Junichiro Tanizaki’s The Secret History of the Lord Musashi, translated from the Japanese by Anthony H. Chambers, is based on historical documents that he invented. Musashi is a tale that I can’t escape – a conspiracy-and-perversity crammed narrative that I will be rereading for years, as strange a story as I’ve ever encountered.
The secret history begins in 1549. As part of a reconciliation between his father and a ruling member of the Tsukuma clan, twelve-year-old Hōshimaru is held comfortably at the Tsukuma castle on Mount Ojika. When the castle is besieged for over a month, Hōshimaru longs to be included in, or at least to see, the action. We appear to be in the realm of a boy’s adventure, the story of the origins of a great warrior – and we are. But it’s to be a career in war that is completely driven by sexual fixation, with traditional takings of land and power emerging as collateral consequences of the Lord Musashi’s quest to relive one extremely specific moment.
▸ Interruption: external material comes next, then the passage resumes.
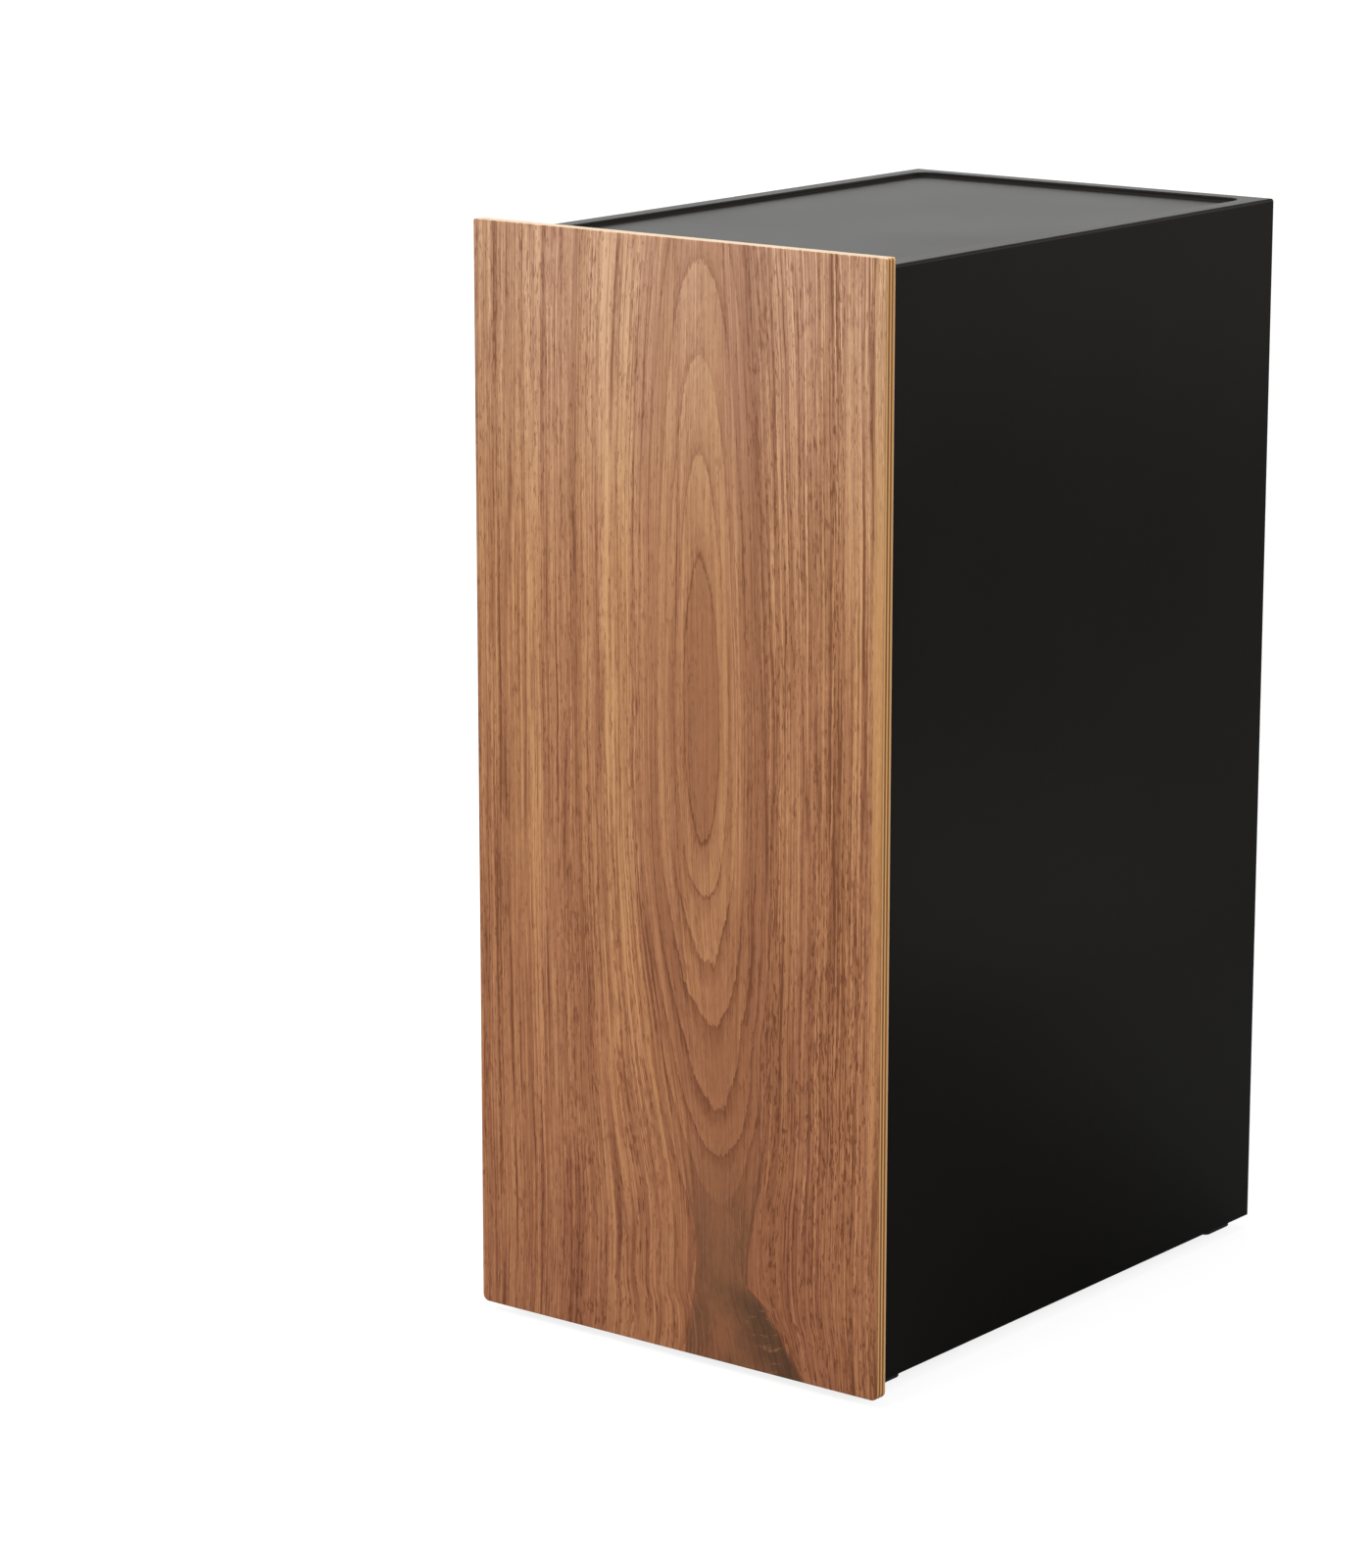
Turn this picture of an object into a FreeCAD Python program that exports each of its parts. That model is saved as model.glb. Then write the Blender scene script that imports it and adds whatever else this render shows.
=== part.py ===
import FreeCAD, Part
import math
import os

from FreeCAD import Vector

# Pull-out side cabinet: a folded steel case on four feet, and inside it a tall carrier with a plywood front
# that rolls out to the front on three full-extension ball slides.  Millimetres.  +X is to the right, the
# front faces -Y, +Z is up, and the origin is on the floor under the middle of the whole cabinet.

# ---- driving sizes: plywood front -------------------------------------------------------------------------
PANEL_WIDTH = 320.0
PANEL_HEIGHT = 714.0
PANEL_THICKNESS = 9.0
PANEL_TOP_CORNER = 1.5        # corner radii
PANEL_FOOT_CORNER = 4.5
PANEL_FLOOR_GAP = 6.0
SIDE_OVERHANG = 15.0          # front past the case, each side
TOP_OVERHANG = 8.0            # front above the case
BOTTOM_OVERHANG = 3.0         # front below the case
SCREW_HALF_SPACING = 90.0     # panel screws, from the middle
SCREW_BOTTOM_INSET = 104.0    # lowest and highest panel screws, from the ends of the front
SCREW_TOP_INSET = 80.0
SCREW_RADIUS = 2.0
SCREW_HEAD_RADIUS = 4.0
SCREW_HEAD_HEIGHT = 2.4
SCREW_BITE = 6.5              # how far a screw goes into the plywood
SCREW_FIT = 0.05              # radial room round a screw in its pilot hole
SCREW_HOLE_ROOM = 0.3         # radial room round a screw in sheet

# ---- driving sizes: steel case ----------------------------------------------------------------------------
CASE_DEPTH = 447.0
FRONT_GAP = 3.0               # between the case and the plywood
CASE_SHEET = 1.2
BEND_RADIUS = 2.0             # outside radius of every fold
RETURN_WIDTH = 12.0           # folded returns round the front and back openings
RIM_WIDTH = 14.0
RECESS_DEPTH = 3.0
RECESS_CORNER_RADIUS = 12.0
BACK_SHEET = 1.0
BASE_FLANGE_HEIGHT = 12.0
POST_DEPTH = 11.0
POST_SHEET = 1.0
POST_CROWN = 34.0
POST_FLANGE = 10.0
POST_SETBACK = 40.0           # post middle, from each end of the slides
BRIDGE_DEPTH = 12.0           # cross channels under the top
BUMPER_SIDE = 10.0
BUMPER_INSET = 60.0           # bumpers, from the case's top and bottom edges
BUMPER_SQUEEZE_GAP = 0.3      # between a bumper and the closed front

# ---- driving sizes: feet and counterweight -----------------------------------------------------------------
FOOT_SIDE = 30.0
FOOT_CORNER_BEVEL = 2.5
FOOT_SIDE_INSET = 11.0
FOOT_REAR_INSET = 6.0
FOOT_FRONT_INSET = 20.0
FOOT_STUD_RADIUS = 4.0
FOOT_STUD_RISE = 14.0
FOOT_NUT_WIDTH = 13.0         # across flats
FOOT_NUT_HEIGHT = 6.5
STUD_FIT = 0.05
WEIGHT_THICKNESS = 28.0
WEIGHT_HEIGHT = 100.0
WEIGHT_END_GAP = 4.0

# ---- driving sizes: ball slides ----------------------------------------------------------------------------
SLIDE_SETBACK = 3.5           # slide ends, from the case's front edge
SLIDE_REAR_SPACE = 43.5       # and from its back edge
SLIDE_HEIGHT = 45.5
SLIDE_THICKNESS = 12.7
RAIL_SHEET = 1.2
RAIL_FOLD_RADIUS = 0.5        # inside radius
OUTER_RAIL_DEPTH = 9.7
OUTER_RAIL_LIP = 2.5
CAGE_SHEET = 0.5
CAGE_PLAY = 0.35
CAGE_LIP_ROOM = 0.5
CAGE_END_ROOM = 6.0           # left at each end of a cage when the slide is fully out
BALL_DIAMETER = 3.2
BALL_POCKET = 3.6
POCKETS_PER_ROW = 5
STOP_LENGTH = 8.0
STOP_GAP = 0.5
LUG_WIDTH = 10.0
LUG_SLOT_HALF = 6.0           # half the height of the slot a lug drops into
LUG_DROP = 5.0                # how far a lug hooks past the slot's edge
LUG_ROOM = 0.4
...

‘It is not simply that he envied the head for having the girl dress its hair, shave its pate, or gaze at it with that cruel smile; he wanted to be killed, transformed into a ghastly head with an agonized expression, and manipulated in the girl’s hands. Becoming a severed head was a necessary condition.’
This incident, and Hōshimaru’s night mission to collect a noseless head of his own, are the intensely masochistic origins of the glorious military career that follows when he first takes the new name of Terukatsu and begins his rise to power. Tanizaki adds further interest in the character of Lady Kikyō, who will conspire with Terukatsu to avenge the mutilation of her father by – yes, of course – taking the nose of Norishige, her husband and Terukatsu’s lord.
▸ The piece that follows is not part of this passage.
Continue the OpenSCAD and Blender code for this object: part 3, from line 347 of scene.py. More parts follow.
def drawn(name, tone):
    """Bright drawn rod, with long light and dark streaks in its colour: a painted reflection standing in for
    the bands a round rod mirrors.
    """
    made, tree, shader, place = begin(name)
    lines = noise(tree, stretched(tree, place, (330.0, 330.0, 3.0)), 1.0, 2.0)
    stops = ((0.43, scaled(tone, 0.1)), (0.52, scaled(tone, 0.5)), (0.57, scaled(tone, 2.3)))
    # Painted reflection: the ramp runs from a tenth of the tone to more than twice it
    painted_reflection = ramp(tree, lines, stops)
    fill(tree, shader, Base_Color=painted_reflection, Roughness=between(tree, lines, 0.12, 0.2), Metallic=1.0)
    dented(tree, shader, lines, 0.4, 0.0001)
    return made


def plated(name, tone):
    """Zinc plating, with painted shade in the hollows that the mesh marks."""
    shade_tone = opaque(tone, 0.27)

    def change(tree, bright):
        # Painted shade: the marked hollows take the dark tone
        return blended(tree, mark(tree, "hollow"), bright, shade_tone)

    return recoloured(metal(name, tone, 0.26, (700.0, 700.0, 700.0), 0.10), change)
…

Tanizaki’s tale seems, as one reads it, like some credible piece of history that was too odd to emerge from secrecy. It’s stylistically unforgettable, a real magic trick of false archival work, shadow-rich description, and the believability of an inescapable sexual fixation that seems completely modern, placing The Secret History of the Lord of Musashi just slightly outside of time.